■ **DIRECTIONS**: Work out how many lines of the listing hold the string "None", then answer with that number and nothing else.

============

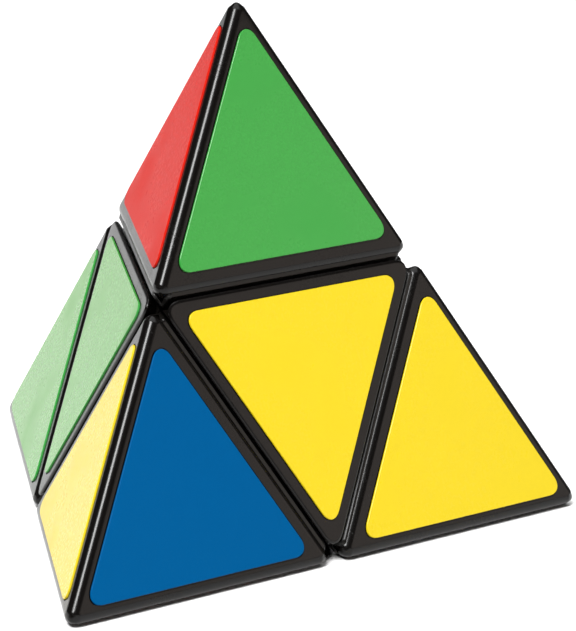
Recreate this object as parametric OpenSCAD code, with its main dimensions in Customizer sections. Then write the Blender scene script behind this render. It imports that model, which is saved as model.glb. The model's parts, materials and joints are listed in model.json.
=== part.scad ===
// Pyramid twisty puzzle: a regular tetrahedron cut in half three ways, which gives four
// tips and four face centres round a hidden core with six spring-loaded caps.
//
// The pieces are modelled on the puzzle's three turning axes x, y and z, with the core's
// centre at [0, 0, 0], and stand() turns the finished piece so that the puzzle rests on
// its under face, +Z up, with the front face towards -Y and the origin under the top tip.

/* [Pyramid] */
// Length of an edge between two sharp corners, before rounding
edge_l = 90; // [84:1:112]
// Gap between two neighbouring outer pieces
gap = 0.3; // [0.2:0.05:0.8]
// Rounding of the tips' edges and corners
tip_r = 1.3; // [0.8:0.1:1.6]
// Rounding of the thin edges of the face centres
centre_r = 0.3; // [0.2:0.05:0.7]

/* [Shells and bases] */
// Wall of the outer shells
shell_t = 1.8; // [1.2:0.1:2.4]
// Wall of the bases that close the shells along the cuts
base_t = 1.3; // [1.0:0.1:2.0]
// Thickness of the rim of a tip's base, on which the tip's shell sits
rim_t = 0.4; // [0.3:0.05:0.8]
// How far the rim stays behind the outer faces
rim_inset = 0.35; // [0.1:0.05:0.8]
// Clearance of a base inside its shell
plug_c = 0.15; // [0.05:0.05:0.3]

/* [Stickers] */
// Thickness of a sticker
sticker_t = 0.25; // [0.1:0.05:0.5]
// Corner radius of a sticker
sticker_r = 1.4; // [0.8:0.1:2.4]
// Distance from a tip's sharp edges to its stickers
ridge_margin = 2.3; // [2.0:0.05:4.0]
// Distance from a tip's groove edge to its stickers
groove_margin = 2.65; // [2.0:0.05:4.0]
// Distance from the edges of a face centre to its sticker
centre_margin = 2.35; // [1.6:0.05:4.0]

/* [Turning mechanism] */
// Running clearance between sliding faces
slide_c = 0.3; // [0.2:0.05:0.4]
// Wall of the bowl in which each outer piece runs round the mechanism
bowl_t = 1.4; // [1.0:0.1:2.0]
// Depth of the outer layer: caps, hidden edges and necks
track_t = 3.5; // [3.0:0.1:4.2]
// Depth of the inner layer: the feet that hook underneath
foot_t = 3.5; // [3.0:0.1:4.2]
// Half width of a hidden edge in the outer layer
track_h = 5.0; // [4.7:0.1:5.6]
// Half width of a foot in the inner layer
foot_h = 3.0; // [2.9:0.1:3.4]

/* [Core and axles] */
// Radius of the ball in the middle of the core
ball_r = 4.8; // [4.2:0.1:5.6]
// Radius of the six arms of the core
arm_r = 2.4; // [2.0:0.1:2.8]
// Play between the end of an arm and its cap
arm_play = 0.2; // [0.1:0.05:0.4]
// Radius of an axle screw
screw_r = 1.2; // [1.0:0.05:1.3]
// Length of an axle screw inside the core
screw_grip = 4.4; // [3.5:0.1:5.0]
// Radius of a screw head
head_r = 2.3; // [2.0:0.1:2.5]
// Height of a screw head
head_t = 1.2; // [0.8:0.1:1.5]
// Thickness of a washer
washer_t = 0.3; // [0.2:0.05:0.5]
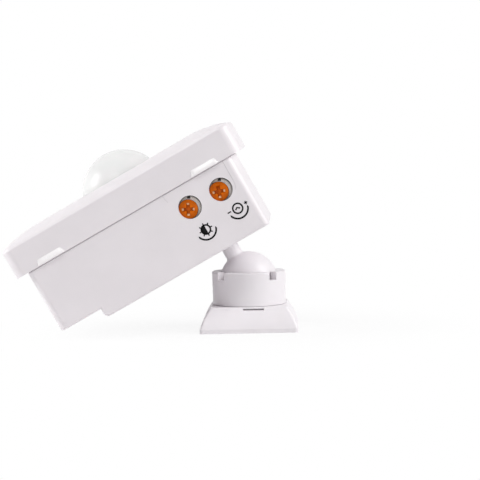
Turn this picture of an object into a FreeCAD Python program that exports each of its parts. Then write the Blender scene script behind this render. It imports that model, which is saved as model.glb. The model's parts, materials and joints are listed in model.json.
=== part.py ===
import FreeCAD, Part
import Sketcher
import math
import os
import re

# Passive infrared motion sensor switch on a wall or ceiling ball joint, in millimetres and degrees.
#
# The base frame has its origin at the centre of the base's bottom face, with Z up through the ball.
# The head frame has its origin at the ball's centre, Z along the stem towards the lens and X along
# the head's long side. The head frame is tilted about Y, so that the head's +X end rises.

SIZES = {
    # ball joint
    "head_tilt": 28.8,
    "ball_height": 14.5,
    "ball_diameter": 17.2,
    "ball_play": 0.2,
    "stem_diameter": 5.2,
    "stem_blend": 0.7,
    "lug_diameter": 9.2,
    "lug_thickness": 2.2,
    "lug_play": 0.15,
    # base plate and its pedestal
    "plate_side": 23.8,
    "plate_thickness": 2.0,
    "plate_corner": 1.5,
    "pedestal_diameter": 19.6,
    "pedestal_height": 13.4,
    "pedestal_floor": 3.6,
    "rib_reach": 0.6,
    "rib_thickness": 1.2,
    "wall_screw_pitch": 18.4,
    "wall_screw_hole": 3.2,
    "wall_screw_head": 5.2,
    # ball seat
    "seat_diameter": 15.2,
    "seat_bore": 7.0,
    "seat_height": 5.2,
    "fit_play": 0.05,
    # flared skirt
    "skirt_side": 29.0,
    "skirt_top": 22.6,
    "skirt_height": 7.4,
    "skirt_lip": 1.2,
    "skirt_bulge": 0.3,
    "skirt_wall": 1.3,
    "skirt_corner": 0.9,
    "skirt_hole_play": 0.15,
    "release_slot_length": 6.2,
    "release_slot_height": 0.5,
    "release_slot_depth": 1.2,
    "release_slot_drop": 0.68,
    "release_slot_x": 1.4,
    # clamp collar
    "collar_top_wall": 1.25,
    "collar_foot_wall": 1.1,
    "collar_height": 9.8,
    "collar_gap": 0.1,
    "collar_lip": 3.4,
    "notch_width": 2.7,
    "notch_depth": 2.3,
    "notch_turn": 41.7,
    "notch_count": 4,
    "rim_round": 0.4,
    # rear housing
    "rear_gap": 12.6,
    "head_offset": 19.0,
    "housing_length": 67.7,
    "housing_width": 49.0,
    "housing_depth": 22.5,
    "housing_corner": 1.8,
    "housing_edge": 0.6,
    "wall": 1.8,
    "step_length": 13.2,
    "step_rise": 3.0,
    "step_round": 1.5,
    "tongue_height": 3.0,
    "tongue_wall": 1.5,
    "tongue_play": 0.15,
    "parting_groove": 0.35,
    "latch_inset": 8.35,
    "latch_width": 8.8,
    "latch_height": 1.8,
    "latch_proud": 0.55,
    "latch_slope": 18.0,
    "latch_round": 0.9,
    "socket_wall": 1.6,
    "socket_slide": 12.5,
    "pillar_diameter": 5.0,
    "pilot_diameter": 2.3,
    "pilot_depth": 9.0,
    # cable inlet
    "inlet_inset": 7.25,
    "inlet_diameter": 8.4,
    "grommet_flange": 10.0,
    "grommet_flange_height": 1.2,
    "grommet_recess": 5.2,
    "grommet_skin": 0.8,
    # front cover
    "end_overhang": 3.65,
    "side_overhang": 0.5,
    "cover_corner": 3.2,
    "cover_side": 8.2,
    "crown_rise": 2.9,
    "crown_land": 2.9,
    "crease_round": 0.5,
    "window_play": 0.06,
    "peg_gap": 0.3,
    "peg_diameter": 1.6,
    "peg_length": 3.2,
    # dome lens and its retainer
    "dome_radius": 12.6,
    "dome_sink": 4.5,
    "dome_wall": 0.8,
    "dome_play": 0.15,
    "flange_reach": 1.0,
    "flange_thickness": 1.0,
    "retainer_rim": 0.6,
    "retainer_lap": 1.1,
    "retainer_room": 1.0,
    "retainer_thickness": 1.6,
    # circuit board
    "board_end_gap": 1.05,
    "board_side_gap": 0.55,
    "board_thickness": 1.6,
    "board_lift": 0.4,
    "board_corner": 1.5,
    "screw_end_inset": 3.0,
    "screw_side_inset": 3.5,
    "trimmer_pillar_gap": 1.8,
    "screw_diameter": 2.2,
    "screw_length": 8.0,
    "screw_head": 4.4,
    "screw_head_height": 1.5,
    # sensing elements on the front of the board
    "can_flange": 9.2,
    "can_flange_height": 0.5,
    "can_diameter": 8.2,
    "can_height": 4.2,
    "can_round": 0.6,
    "pane_length": 4.0,
    "pane_width": 3.0,
    "pane_depth": 0.5,
    "cell_diameter": 5.0,
    "cell_height": 2.2,
    "cell_offset": 8.0,
    # trimmers
    "trimmer_pitch": 10.2,
    "trimmer_inset": 17.5,
    "trimmer_drop": 7.0,
    "trimmer_hole": 6.8,
    "trimmer_width": 9.4,
    "trimmer_depth": 4.5,
    "trimmer_height": 11.2,
    "trimmer_gap": 0.3,
    "nose_diameter": 7.8,
    "index_width": 0.9,
    "index_reach": 3.2,
    "index_angle": 58.0,
    "rotor_diameter": 5.6,
    "rotor_recess": 1.95,
    "rotor_lap": 1.0,
    "spindle_diameter": 3.0,
    "spindle_length": 2.4,
    "cross_length": 3.7,
    "cross_floor_length": 2.5,
    "cross_width": 1.0,
    "cross_floor_width": 0.7,
    "cross_depth": 0.8,
    "light_cross_turn": 27.0,
    "time_cross_turn": 19.0,
    "rotor_shift_x": 0.85,
    "rotor_shift_z": 0.3,
    # other electronics on the rear of the board
    "relay_length": 19.0,
    "relay_width": 15.5,
    "relay_height": 15.2,
    "relay_gap": 1.0,
    "relay_side_inset": 3.25,
    "film_length": 17.0,
    "film_width": 8.0,
    "film_height": 14.0,
    "film_gap": 0.5,
    "film_side_inset": 6.5,
    "smoothing_diameter": 8.0,
    "smoothing_height": 11.5,
    "smoothing_gap": 2.1,
    "smoothing_side_inset": 6.5,
    "chip_length": 8.7,
    "chip_width": 6.0,
    "chip_height": 1.7,
    "chip_x": 12.0,
    "chip_y": 3.0,
    "diode_diameter": 2.7,
    "diode_length": 5.2,
    "diode_pitch": 3.4,
    "diode_count": 4,
    "diode_end_inset": 7.0,
    "diode_side_inset": 2.4,
    "terminal_end_inset": 2.0,
    "terminal_length": 15.0,
    "terminal_width": 8.0,
    "terminal_height": 10.0,
    "terminal_pitch": 5.0,
    "terminal_screw": 3.4,
    "terminal_screw_depth": 2.0,
    "edge_soft": 0.5,
}

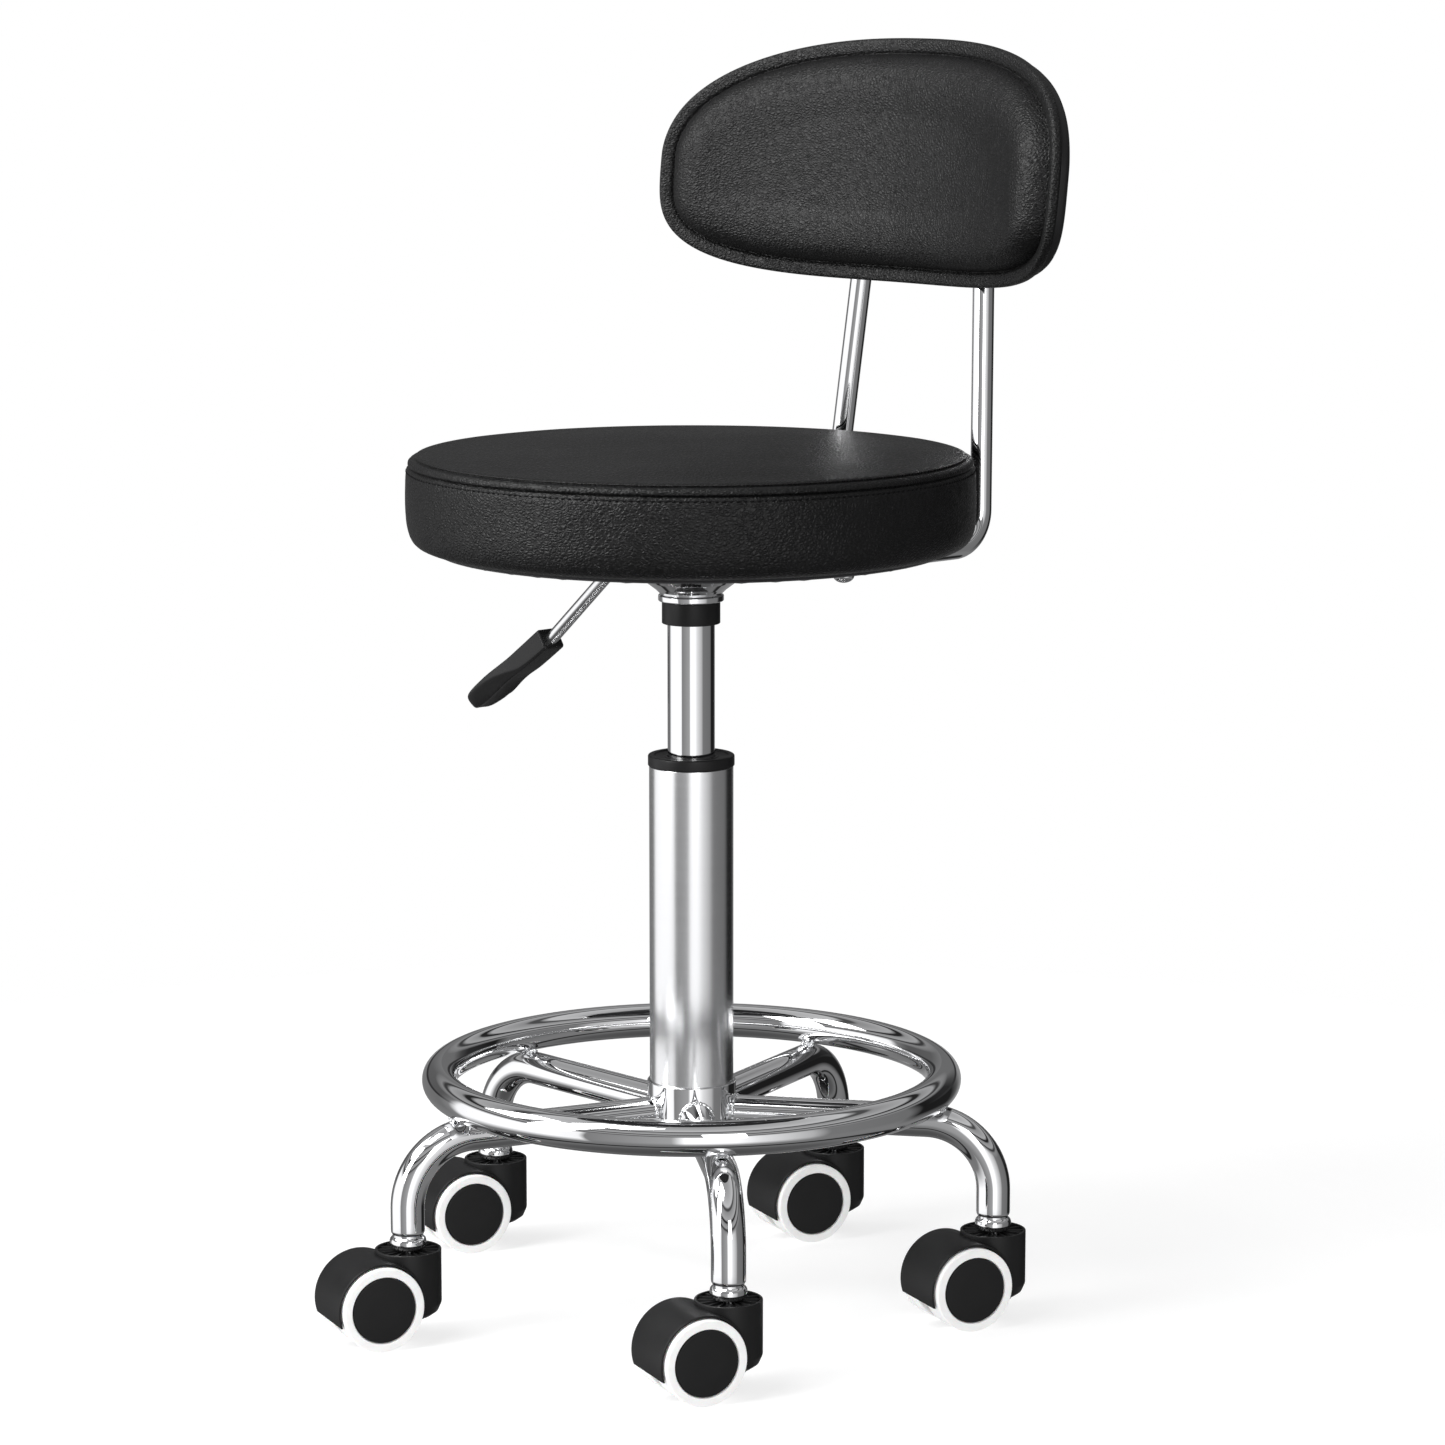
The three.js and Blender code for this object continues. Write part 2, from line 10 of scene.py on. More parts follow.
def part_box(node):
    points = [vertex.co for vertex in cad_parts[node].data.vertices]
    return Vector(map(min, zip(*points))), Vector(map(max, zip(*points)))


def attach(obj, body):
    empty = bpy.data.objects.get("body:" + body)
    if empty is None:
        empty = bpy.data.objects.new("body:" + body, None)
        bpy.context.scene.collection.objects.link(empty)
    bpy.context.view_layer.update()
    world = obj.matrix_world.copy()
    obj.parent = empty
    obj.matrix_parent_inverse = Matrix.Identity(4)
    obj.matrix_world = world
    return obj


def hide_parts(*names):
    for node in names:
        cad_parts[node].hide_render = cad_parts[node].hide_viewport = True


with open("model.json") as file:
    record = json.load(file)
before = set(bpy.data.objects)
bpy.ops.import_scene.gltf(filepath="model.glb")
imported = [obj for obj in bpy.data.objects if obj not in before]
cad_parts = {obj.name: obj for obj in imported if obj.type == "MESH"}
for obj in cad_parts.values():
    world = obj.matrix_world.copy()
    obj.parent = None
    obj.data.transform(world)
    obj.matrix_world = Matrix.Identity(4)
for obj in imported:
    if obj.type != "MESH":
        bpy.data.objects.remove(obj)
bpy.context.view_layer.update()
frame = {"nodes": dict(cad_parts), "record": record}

MM = 0.001
UP = Vector((0, 0, 1))
NODES = frame["nodes"]


# ---------------------------------------------------------------------------------- materials

class Nodes:
    """Small builder for a node tree."""

    def __init__(self, tree):
        self.tree = tree

    def node(self, kind, **values):
        made = self.tree.nodes.new(kind)
        for key, value in values.items():
            if hasattr(made, key):
                setattr(made, key, value)
            else:
                made.inputs[key.replace("_", " ")].default_value = value
        return made

    def link(self, source, target):
        self.tree.links.new(source, target)

    def ramp(self, source, low, high, start=0.0, end=1.0, curve="LINEAR"):
        """Maps start..end of the source to low..high."""
        made = self.node("ShaderNodeMapRange", interpolation_type=curve)
        made.inputs["From Min"].default_value = start
        made.inputs["From Max"].default_value = end
        made.inputs["To Min"].default_value = low
        made.inputs["To Max"].default_value = high
        self.link(source, made.inputs["Value"])
        return made.outputs["Result"]

    def feed(self, made, values):
        """Gives a node's first inputs a value or a link each."""
        for slot, value in zip(made.inputs, values):
            if isinstance(value, bpy.types.NodeSocket):
                self.link(value, slot)
            else:
                slot.default_value = value

    def math(self, operation, first, second):
        made = self.node("ShaderNodeMath", operation=operation)
        self.feed(made, (first, second))
        return made.outputs[0]

    def vector(self, operation, first, second):
        made = self.node("ShaderNodeVectorMath", operation=operation)
        self.feed(made, (first, second))
        return made

    def mix(self, factor, first, second):
        made = self.node("ShaderNodeMix", data_type="RGBA")
        for slot, value in zip((0, 6, 7), (factor, first, second)):
            if isinstance(value, tuple):
                made.inputs[slot].default_value = (*value, 1.0)
            else:
                self.link(value, made.inputs[slot])
        return made.outputs[2]

    def greys(self, source, stops, low=-1.0, high=1.0):
        """Colour ramp of greys over low..high of a source in 0..1. Each stop is (place, brightness)."""
        made = self.node("ShaderNodeValToRGB")
        ramp = made.color_ramp
        ramp.elements.remove(ramp.elements[-1])
        for index, (place, value) in enumerate(stops):
            position = (place - low) / (high - low)
            stop = ramp.elements[0] if index == 0 else ramp.elements.new(position)
            stop.position = position
            stop.color = (value, value, value * 1.01, 1.0)
        self.link(source, made.inputs["Fac"])
        return made.outputs["Color"]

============

■ **RESULT BELOW**: 3